Goal of the exercise: Look below for the line containing "INSIDE = (0, 0.34, 0.67, 0.90)" and the line containing "# the sweep"; repeat exactly those two lines and all lines between them, and nothing else.

Stored data:

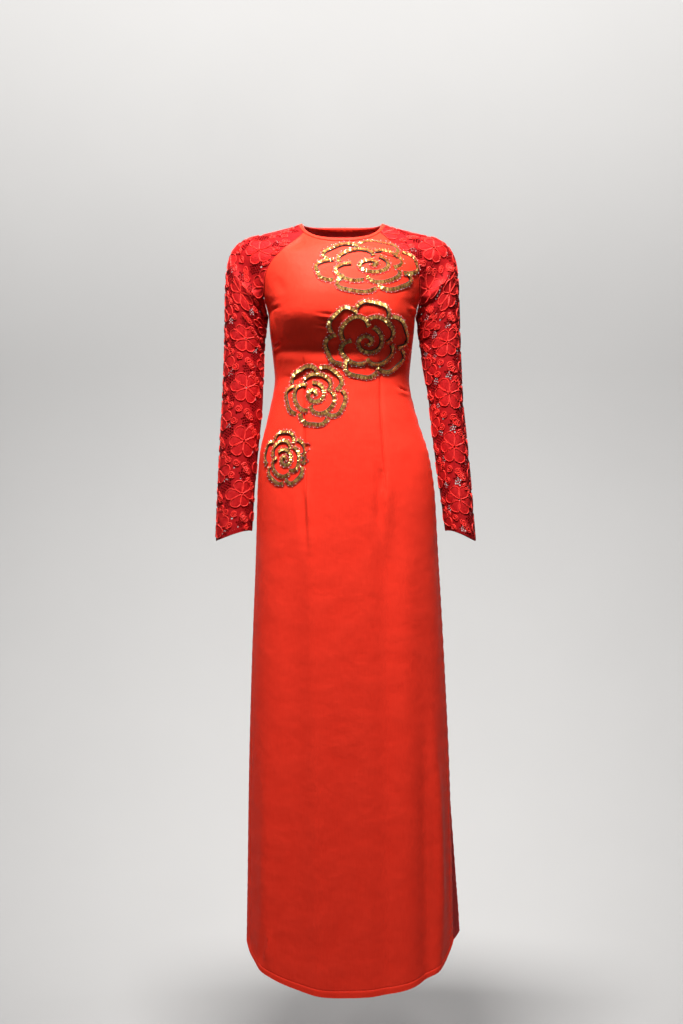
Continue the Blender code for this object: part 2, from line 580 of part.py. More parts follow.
def binding_solid(name, material):
    points, ways = neck_edge()
    tangent = unit(np.roll(points, -1, axis=0) - np.roll(points, 1, axis=0))
    out = unit(np.cross(tangent, ways))
    out *= np.where((out * (points - points.mean(0))).sum() < 0, -1, 1)
    section = BINDING_SECTION
    rings = (points[:, None]
             + ways[:, None] * section["up"][None, :, None]
             + out[:, None] * section["out"][None, :, None])
    rows, columns = rings.shape[:2]
    faces = []
    for i in range(rows):
        for j in range(columns):
            a, b = i * columns + j, i * columns + (j + 1) % columns
            c, d = (i + 1) % rows * columns + j, (i + 1) % rows * columns + (j + 1) % columns
            faces += [(a, d, b), (a, c, d)]
    return new_object(name, rings.reshape(-1, 3), faces, material)


# ---------------------------------------------------------------- beaded roses

# Each rose is drawn as it is seen from in front, on an oval, with its heart moved off its middle by
# shift_x and shift_z. turn is the middle of its first petal, in degrees.
ROSES = Table(
    "number centre_x centre_z half_width half_height turn shift_x shift_z outer_petals line_width",
    (1, 0.0430, -0.0940, 0.0960, 0.0505, 12, 0.010, 0.004, 6, 0.0080),
    (2, 0.0430, -0.2215, 0.0780, 0.0690, 18, 0.002, -0.004, 6, 0.0080),
    (3, -0.0455, -0.3170, 0.0565, 0.0570, 48, -0.004, 0.002, 5, 0.0080),
    (4, -0.0995, -0.4280, 0.0390, 0.0505, 90, 0.000, -0.002, 5, 0.0070),
)
# A ring's petals overlap like tiles: each line leaves the ring inside it at foot_a, swells out to
# its crown and comes down on the next petal at foot_b. spread is how much of its place a petal
# spans, inside how many petals fewer a ring has than the outer one, and steps the line's stretches.
PETAL_RINGS = Table(
    "ring fewer first spread foot_a foot_b crown squareness ripple steps",
    (0, 0, 0, 1.08, 0.56, 0.72, 0.96, 0.52, 0.035, 6),
    (1, 2, 25, 1.06, 0.32, 0.46, 0.66, 0.50, 0.015, 5),
)
SWIRL_STEPS, SWIRL_TURNS, SWIRL_INNER, SWIRL_OUTER = 9, 1.15, 0.10, 0.37
PARTED = 0.0006  # between two lines of beads that would touch at one point, each side of it
FILLED_PETALS = (0, 1)  # of the first rose: satin petals that reach over the seam onto the lace
APPLIQUE_CLEARANCE, APPLIQUE_WALL = 0.0004, 0.0020  # under a rose, and from there to its top
GRID_ROWS, GRID_COLUMNS = 25, 15  # of the smooth sleeve under the roses
SIDE_STEPS = (0, 0.0012, -0.0012)  # where the cloth is looked for at a seam's gap
NORMAL_REACH = 0.006  # how far round a point the cloth's facing is averaged
EDGE_ON = 0.05  # cloth that faces the front less than this is passed by
LIKE_FACING = 0.8  # facings closer than this, as a cosine, are averaged
SPREAD_OVER_FACE = ((0.5, 0.5, 0), (0, 0.5, 0.5), (0.5, 0, 0.5), (0.34, 0.33, 0.33),
                    (0.8, 0.1, 0.1), (0.1, 0.8, 0.1), (0.1, 0.1, 0.8),
                    (0.75, 0.25, 0), (0.25, 0.75, 0), (0, 0.75, 0.25), (0, 0.25, 0.75),
                    (0.75, 0, 0.25), (0.25, 0, 0.75))


def petal_lines(rose):
    """The petals and the swirled heart of a rose, as lines of (x, z) points."""
    _, centre_x, centre_z, half_width, half_height, turn, shift_x, shift_z, outer_petals, _ = rose

    def place(radius, degrees):
        angle = np.radians(degrees)
        return np.stack([centre_x + shift_x * (1 - radius) + half_width * radius * np.cos(angle),
                         centre_z + shift_z * (1 - radius) + half_height * radius * np.sin(angle)], axis=1)

    lines = []
    for _, fewer, first, spread, foot_a, foot_b, crown, squareness, ripple, steps in PETAL_RINGS.rows:
        petals = int(outer_petals - fewer)
        t = np.linspace(0, 1, int(steps) + 1)
        arch = np.sin(np.pi * t) ** squareness
        foot = foot_a + (foot_b - foot_a) * t
        radius = foot + (crown - foot) * arch + ripple * np.sin(3 * np.pi * t) * np.sin(np.pi * t)
        for petal in range(petals):
            middle = turn + first + petal * 360 / petals
            lines.append(place(radius, middle + (t - 0.5) * spread * 360 / petals))
    t = np.linspace(0, 1, SWIRL_STEPS + 1)
    lines.append(place(SWIRL_INNER + (SWIRL_OUTER - SWIRL_INNER) * t, turn + t * 360 * SWIRL_TURNS))
    return lines


class Base:
    """The cloth that the roses are sewn on, met from in front. Across the gaps in the lace it follows
    the sleeve's smooth surface."""

    def __init__(self, solids, sleeve):
        points, faces = [], []
        for solid in solids:
            faces += [[i + len(points) for i in face.vertices] for face in solid.data.polygons]
            points += [v.co.copy() for v in solid.data.vertices]
        shares, levels = np.linspace(0, 1, GRID_COLUMNS), np.linspace(NECK, UNDERARM + 1, GRID_ROWS)
        grid = sleeve.point(shares[None], levels[:, None]).reshape(-1, 3)
        faces += [list(face + len(points)) for face in grid_triangles(GRID_ROWS, GRID_COLUMNS, False)]
        self.tree = BVHTree.FromPolygons(points + [tuple(point) for point in grid], faces)

    def cast(self, x, z):
        place, facing, _, _ = self.tree.ray_cast((x, -1.0, z), (0, 1, 0))
        if place is None or abs(facing.y) < EDGE_ON:
            return None, None
        return np.array(place), np.array(facing) * (1 if facing.y < 0 else -1)

    def meet(self, x, z):
        """The point of the cloth at (x, z), and which way the cloth faces round about it."""
        for aside in SIDE_STEPS:
            place, facing = self.cast(x + aside, z)
            if place is not None:
                break
        else:
            raise ValueError(f"there is no cloth at x {x:.4f}, z {z:.4f}")
        place[0] = x
        around = [facing]
        for way_x, way_z in ((1, 0), (-1, 0), (0, 1), (0, -1)):
            _, near = self.cast(x + way_x * NORMAL_REACH, z + way_z * NORMAL_REACH)
            if near is not None and near @ facing > LIKE_FACING:
                around.append(near)
        return place, unit(sum(around))


def ribbon(line, base, half_width):
    """A line of beads on the cloth, as (x, z) corners of the stretches between its points."""
    met = [base.meet(*point) for point in line]
    places, facings = (np.array(part) for part in zip(*met))
    along = np.gradient(places, axis=0)
    across = unit(np.cross(facings, along)) * half_width
    left, right = (places + across)[:, ::2], (places - across)[:, ::2]
    return [np.array([left[i], left[i + 1], right[i + 1], right[i]]) for i in range(len(line) - 1)]


def part_corners(points, faces):
    """Where faces meet at a corner but at no edge, gives each group of them a corner of its own, drawn
    back towards them by PARTED."""
    for corner in range(len(points)):
        groups = []
        for face in (face for face in faces if corner in face):
            rest = set(face) - {corner}
            joined = [group for group in groups if group[0] & rest]
            groups = [group for group in groups if not group[0] & rest]
            groups.append((rest.union(*(group[0] for group in joined)),
                           sum((group[1] for group in joined), [face])))
        if len(groups) < 2:
            continue
        for rest, group in groups:
            way = unit(np.mean([points[i] for i in rest], axis=0) - points[corner])
            points.append(points[corner] + way * PARTED)
            for face in group:
                face[face.index(corner)] = len(points) - 1


def applique(name, rose, base, material, filled=()):
    """A rose of joined lines of beads; the petals in filled are cloth all over."""
    lines = petal_lines(rose)
    shapes = [corner for line in lines for corner in ribbon(line, base, rose[-1] / 2)]
    shapes += [lines[i] for i in filled]
    coords, faces = [], []
    for shape in shapes:
        x, z = shape.T
        area = (x * np.roll(z, -1) - z * np.roll(x, -1)).sum()
        ordered = shape if area > 0 else shape[::-1]
        faces.append(list(range(len(coords), len(coords) + len(shape))))
        coords += [tuple(point) for point in ordered]
    flat, _, made, _, _, inside = delaunay_2d_cdt(coords, [], faces, 1, 0.0004)
    flat = [np.array(point) for point in flat]
    kept = [list(face) for face, shapes_over in zip(made, inside) if shapes_over]
    part_corners(flat, kept)
    used = sorted({i for face in kept for i in face})
    number = {old: new for new, old in enumerate(used)}
    met = [base.meet(*flat[i]) for i in used]
    places, facings = (np.array(part) for part in zip(*met))
    triangles = np.array([[number[i] for i in face] for face in kept])
    lift = clear_lift(places, facings, triangles, base)[:, None]
    inner = places + facings * lift
    return wall(name, inner + facings * APPLIQUE_WALL, inner, triangles, material)


def clear_lift(places, facings, triangles, base):
    """How far each corner is lifted off the cloth, so that no face between them dips into it."""
    lift = np.full(len(places), APPLIQUE_CLEARANCE)
    shares = np.array(SPREAD_OVER_FACE)
    for _ in range(3):
        corners = (places + facings * lift[:, None])[triangles]
        for triangle, points in zip(triangles, np.einsum("sk,tkj->tsj", shares, corners)):
            met = [base.meet(point[0], point[2]) for point in points]
            above = min((point - place) @ facing for point, (place, facing) in zip(points, met))
            lift[triangle] += max(0, APPLIQUE_CLEARANCE - above)
    return lift


# ---------------------------------------------------------------- materials

def cloth_material(name, colour, roughness, metallic=0.0):
    made = bpy.data.materials.new(name)
    made.use_nodes = True
    shader = made.node_tree.nodes["Principled BSDF"]
    shader.inputs["Base Color"].default_value = (*colour, 1)
    shader.inputs["Roughness"].default_value = roughness
    shader.inputs["Metallic"].default_value = metallic
    made.diffuse_color = (*colour, 1)
    return made


SATIN = cloth_material("red_satin", (0.78, 0.035, 0.02), 0.38)
LACE = cloth_material("red_lace", (0.55, 0.012, 0.018), 0.8)
BINDING = cloth_material("red_binding", (0.72, 0.03, 0.02), 0.45)
BEADS = cloth_material("gold_beads", (0.75, 0.48, 0.16), 0.25, 0.9)

INSIDE = (0, 0.34, 0.67, 0.90)
OUTSIDE = (0, 0.10, 0.30, 0.51, 0.71, 0.88, 1)
BACK_OUTSIDE = (0, 0.12, 0.38, 0.64, 0.86, 1)
front_levels = levels_down(FRONT, ((-0.32, 0.0155), (-0.50, 0.0225), (-1.3640, 0.046)))
back_levels = levels_down(BACK, ((-0.32, 0.0200), (-0.50, 0.0300), (-1.3700, 0.056)))
front = panel_solid("front_panel", FRONT, front_levels, INSIDE, OUTSIDE, SATIN)
panel_solid("back_panel", BACK, back_levels, INSIDE, BACK_OUTSIDE, SATIN)
sleeves = {name: sleeve_solid(name, half, LACE) for name, half in SLEEVES.items()}
binding_solid("neck_binding", BINDING)
chest = Base((front, sleeves["sleeve_left_front"]), SLEEVES["sleeve_left_front"])
for rose in ROSES.rows:
    applique(f"rose_{rose[0]:.0f}", rose, chest, BEADS, FILLED_PETALS if rose[0] == 1 else ())
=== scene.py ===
import itertools
import math

import bpy
import numpy as np
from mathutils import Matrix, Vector
from mathutils.bvhtree import BVHTree
from mathutils.geometry import delaunay_2d_cdt


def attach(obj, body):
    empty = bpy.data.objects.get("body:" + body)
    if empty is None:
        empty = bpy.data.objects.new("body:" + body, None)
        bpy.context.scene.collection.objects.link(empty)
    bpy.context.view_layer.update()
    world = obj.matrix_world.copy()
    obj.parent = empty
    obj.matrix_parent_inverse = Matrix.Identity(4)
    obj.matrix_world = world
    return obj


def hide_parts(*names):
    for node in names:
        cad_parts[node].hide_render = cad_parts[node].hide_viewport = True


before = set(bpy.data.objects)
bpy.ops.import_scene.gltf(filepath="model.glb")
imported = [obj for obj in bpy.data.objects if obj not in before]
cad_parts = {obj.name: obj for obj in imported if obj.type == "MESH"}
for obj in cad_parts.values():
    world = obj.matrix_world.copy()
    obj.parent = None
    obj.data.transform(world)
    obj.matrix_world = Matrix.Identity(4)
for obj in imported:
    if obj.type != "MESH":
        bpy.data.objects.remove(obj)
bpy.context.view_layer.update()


# ================================================================ the studio
# A pale seamless sweep under soft boxes: one high in front, a weak one on each side and a wide one over
# the sweep itself. The camera stands level with the wearer's hips. Seen from behind, the sweep is clear.

CAMERA_DISTANCE, CAMERA_HEIGHT, CAMERA_LENS = 3.2, -0.522, 62.5
FLOOR_HEIGHT, SWEEP_START, SWEEP_RADIUS = -1.66, 0.9, 1.6
PAPER_HALF_WIDTH, PAPER_FRONT, PAPER_TOP = 2.1, -2.2, 5.0

scene = bpy.context.scene
scene.view_settings.view_transform = "Standard"


def place_object(name, data, place=(0, 0, 0)):
    made = bpy.data.objects.new(name, data)
    scene.collection.objects.link(made)
    made.location = place
    return made


def soft_box(name, place, aim, power, width, height, spread=180):
    lamp = bpy.data.lights.new(name, "AREA")
    lamp.shape, lamp.size, lamp.size_y, lamp.spread = "RECTANGLE", width, height, math.radians(spread)
    lamp.energy, lamp.color = power, (1, 0.98, 0.95)
    made = place_object(name, lamp, place)
    made.rotation_euler = (Vector(aim) - Vector(place)).to_track_quat("-Z", "Y").to_euler()


def plug(node, name, value):
    """Gives a node's input, by its name or number, a value or the output of another node: a socket, or a
    node itself for its first one."""
    value = value.outputs[0] if isinstance(value, bpy.types.Node) else value
    if isinstance(value, bpy.types.NodeSocket):
        node.id_data.links.new(value, node.inputs[name])
    else:
        node.inputs[name].default_value = value


def add_node(tree, kind, inputs=None, **settings):
    """A new node with its settings and inputs."""
    made = tree.nodes.new(kind)
    for name, value in settings.items():
        setattr(made, name, value)
    for name, value in (inputs or {}).items():
        plug(made, name, value)
    return made


def noise(tree, where, scale, detail):
    return add_node(tree, "ShaderNodeTexNoise", {"Vector": where, "Scale": scale, "Detail": detail})


def mixed_colour(tree, share, dark, light):
    """The socket of a colour that runs from dark to light."""
    return add_node(tree, "ShaderNodeMix", {
        "Factor": share, 6: (*dark, 1), 7: (*light, 1)}, data_type="RGBA").outputs[2]


def new_material(name, **shader_values):
    """A material with a Principled shader, and that shader."""
    made = bpy.data.materials.new(name)
    made.use_nodes = True
    shader = made.node_tree.nodes["Principled BSDF"]
    for socket, value in shader_values.items():
        plug(shader, socket.replace("_", " ").title().replace("Ior", "IOR"), value)
    return made, shader


def new_mesh(name, points, faces, materials, uv=None, slots=None, sharp=50):
    mesh = bpy.data.meshes.new(name)
    mesh.from_pydata(np.asarray(points).tolist(), [], [list(map(int, face)) for face in faces])
    for material in materials:
        mesh.materials.append(material)
    if slots is not None:
        mesh.polygons.foreach_set("material_index", np.asarray(slots, np.int32))
    if uv is not None:
        corners = np.empty(len(mesh.loops), np.int32)
        mesh.loops.foreach_get("vertex_index", corners)
        layer = mesh.uv_layers.new(name="cloth")
        layer.data.foreach_set("uv", np.asarray(uv, np.float32)[corners].ravel())
    mesh.shade_smooth()
    mesh.set_sharp_from_angle(angle=math.radians(sharp))
    return place_object(name, mesh)


camera_data = bpy.data.cameras.new("camera")
camera_data.lens = CAMERA_LENS
camera_data.shift_x = -0.5 / 1024
camera = place_object("camera", camera_data, (0, -CAMERA_DISTANCE, CAMERA_HEIGHT))
camera.rotation_euler = (math.pi / 2, 0, 0)
scene.camera = camera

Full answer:
INSIDE = (0, 0.34, 0.67, 0.90)
OUTSIDE = (0, 0.10, 0.30, 0.51, 0.71, 0.88, 1)
BACK_OUTSIDE = (0, 0.12, 0.38, 0.64, 0.86, 1)
front_levels = levels_down(FRONT, ((-0.32, 0.0155), (-0.50, 0.0225), (-1.3640, 0.046)))
back_levels = levels_down(BACK, ((-0.32, 0.0200), (-0.50, 0.0300), (-1.3700, 0.056)))
front = panel_solid("front_panel", FRONT, front_levels, INSIDE, OUTSIDE, SATIN)
panel_solid("back_panel", BACK, back_levels, INSIDE, BACK_OUTSIDE, SATIN)
sleeves = {name: sleeve_solid(name, half, LACE) for name, half in SLEEVES.items()}
binding_solid("neck_binding", BINDING)
chest = Base((front, sleeves["sleeve_left_front"]), SLEEVES["sleeve_left_front"])
for rose in ROSES.rows:
    applique(f"rose_{rose[0]:.0f}", rose, chest, BEADS, FILLED_PETALS if rose[0] == 1 else ())
=== scene.py ===
import itertools
import math

import bpy
import numpy as np
from mathutils import Matrix, Vector
from mathutils.bvhtree import BVHTree
from mathutils.geometry import delaunay_2d_cdt


def attach(obj, body):
    empty = bpy.data.objects.get("body:" + body)
    if empty is None:
        empty = bpy.data.objects.new("body:" + body, None)
        bpy.context.scene.collection.objects.link(empty)
    bpy.context.view_layer.update()
    world = obj.matrix_world.copy()
    obj.parent = empty
    obj.matrix_parent_inverse = Matrix.Identity(4)
    obj.matrix_world = world
    return obj


def hide_parts(*names):
    for node in names:
        cad_parts[node].hide_render = cad_parts[node].hide_viewport = True


before = set(bpy.data.objects)
bpy.ops.import_scene.gltf(filepath="model.glb")
imported = [obj for obj in bpy.data.objects if obj not in before]
cad_parts = {obj.name: obj for obj in imported if obj.type == "MESH"}
for obj in cad_parts.values():
    world = obj.matrix_world.copy()
    obj.parent = None
    obj.data.transform(world)
    obj.matrix_world = Matrix.Identity(4)
for obj in imported:
    if obj.type != "MESH":
        bpy.data.objects.remove(obj)
bpy.context.view_layer.update()


# ================================================================ the studio
# A pale seamless sweep under soft boxes: one high in front, a weak one on each side and a wide one over
# the sweep itself. The camera stands level with the wearer's hips. Seen from behind, the sweep is clear.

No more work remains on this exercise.